= Lender option borrower option =

Long term borrowing instrument available in the United Kingdom

Lender option borrower option or lender's option borrower's option (LOBO) is a long term borrowing instrument available in the United Kingdom. They involve periodic interest re-fixings, which incorporates two linked options:
- lender's option: option for the lender to set revised (usually higher) interest rates at predetermined interest reset dates such as annually.
- borrower's option: linked option for the borrower (exercisable only if the lender's option is exercised) to pay the revised interest rate or to redeem the bond although that may involve exit fees.

They are provided by banks and the loan contract runs for between 40 and 70 years. There is no regulatory body responsible for overseeing their use.

==Origins==
Public bodies are able to borrow money through government Public Works Loan Board (PWLB) loans, however borrowing from banks in the form of LOBOs were prevalent from the early 2000s. A certain amount of borrowing from banks had been permitted since the late 1970s. At this time, it was often the case (although certainly not always) that a loan might involve a borrower's or a lender's option (BO or LO), with the embedding of these dependent on prevailing interest rates and the council's own needs at the time. Such BOs or LOs might offer early repayment, or changes in the margin or rate-fixing frequency. LOBOs existed at this time too, and (as would be expected) offered the borrower a chance to repay at no penalty if the lender's choice of new terms was unacceptable; rarer were rather more flexible sequences like BOLOs or BOLOBOs. These all rather faded from use in the late 1980s - early 1990s, and were replaced by "straight" fixed-rate term loans. Modern, more complicated LOBOs (that is, those from c. 2000) were made available with low teaser rates, cheaper than PWLB loans so they appeared to be an attractive alternative. Few councils had access to the complex option valuation models required, nor the market data needed as inputs for such models.

==Criticism==
LOBOs have provoked criticism because of high initial profits to the lender from day one and high subsequent interest rates. Clive Betts, MP and chairman of the Communities and Local Government Committee, has called for an inquiry into ‘outrageous’ LOBO loans. Defences to these criticisms have been offered by some of the borrowers.

==Local councils==
Banks, including Barclays and Royal Bank of Scotland (RBS), provide LOBO loans to about 240 UK councils (63% of all councils in 2013) with a total value of £15 billion. Out of this £15 billion it is estimated that about £1 billion in upfront profits was made by the lenders. LOBOs are currently almost a fifth of all council borrowing.

LOBOs were recommended to councils by paid specialist financial advisers some of whom may have also been paid commission by the banks providing the LOBOs.

At least 12 councils have the most expensive types of LOBO loan. Most of these have "inverse floaters" taken out with RBS - interest rates for the loan are increased if general bank lending rates decrease.
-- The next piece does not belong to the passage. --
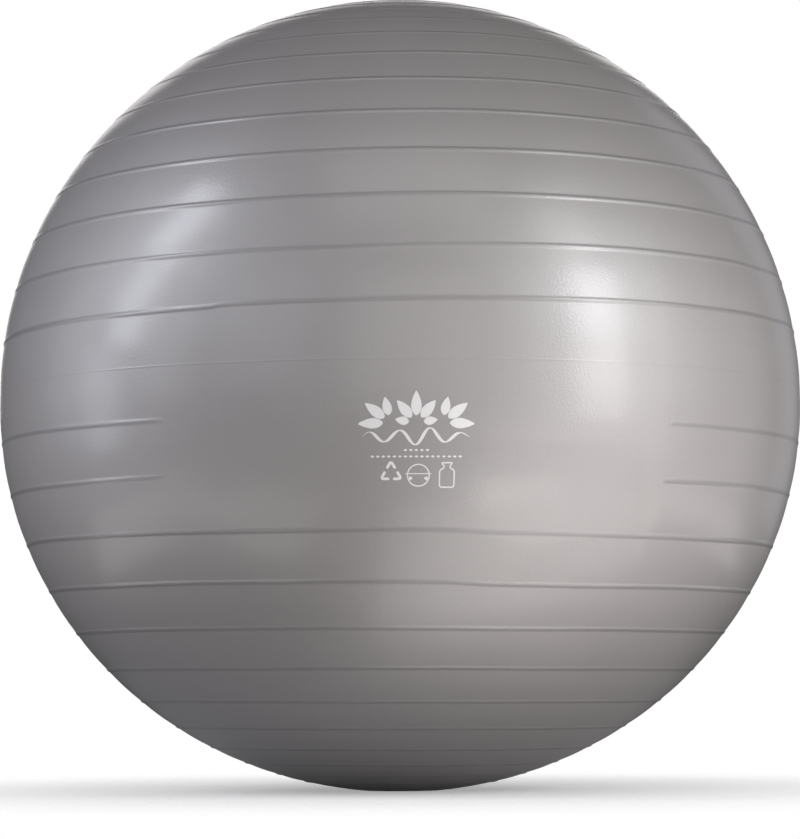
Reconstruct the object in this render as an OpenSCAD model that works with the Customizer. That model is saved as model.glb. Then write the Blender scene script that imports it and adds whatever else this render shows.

As a direct consequence of making repayments on LOBOs, councils have had to make major cuts in services to their residents. It has been calculated that if councils were free to relinquish their LOBO contracts at no penalty and instead borrow at a more typical market rate it would save them about £145 million for 2015 alone. Some councils are considering taking legal action.

Some residents of councils with large LOBO loan books have requested that auditors take their council to court under provisions in the Audit Commission Act. Newham resident and Green Party spokesperson Rachel Collinson was the first to do so, asking then auditor of Newham Council, PwC, to declare the spending on LOBO loans to be ultra vires, or technically illegal, being beyond the council's authorised powers. This is because LOBOs are packaged derivatives, complex financial products that councils are not permitted to purchase. The precedent for this was set in the court case against Hammersmith and Fulham in 1992. Newham, however say LOBOS have saved them £65 m between 2002 and 2015, and their interest payments were halved.

===Examples===
- Newham London Borough Council has £563 million of LOBOs, more than anywhere else in the country. It pays annual interest of up to 7.6%.
- Cornwall Council are servicing nearly 30 LOBOs totalling £394 million. The council is locked into some of the deals until the year 2078, paying interest at more than double the current market rate.
- Wolverhampton City Council has 21 LOBOs worth £93.8 million with interest rates of between 3.6% and 4.95%. Projected repayments are £273.8 million at £4 million per year.
- Walsall Metropolitan Borough Council has at least £115 million of LOBOs at high interest rates.
- Plymouth City Council is paying interest rates of 3.65 per cent to 4.82 per cent on LOBOs, totalling £100 million. It has 14 active LOBOs.
- Cambridgeshire County Council has LOBOs totalling £79.5 million with Barclays, Dexia and Siemens Financial Services.
- Bolton Metropolitan Borough Council As of 2015 had nine LOBOs of £79 million total.
- Worcestershire County Council has £70 million of LOBOs. interest rates, As of 2015, of 3.66 percent and 3.8 percent. One loan was taken out in 2008, on a 69-year term, the other in 2010, on a 50-year term.

==Housing associations==
Up to 30 housing associations have bought up to a total of £1.25 billion of LOBOs.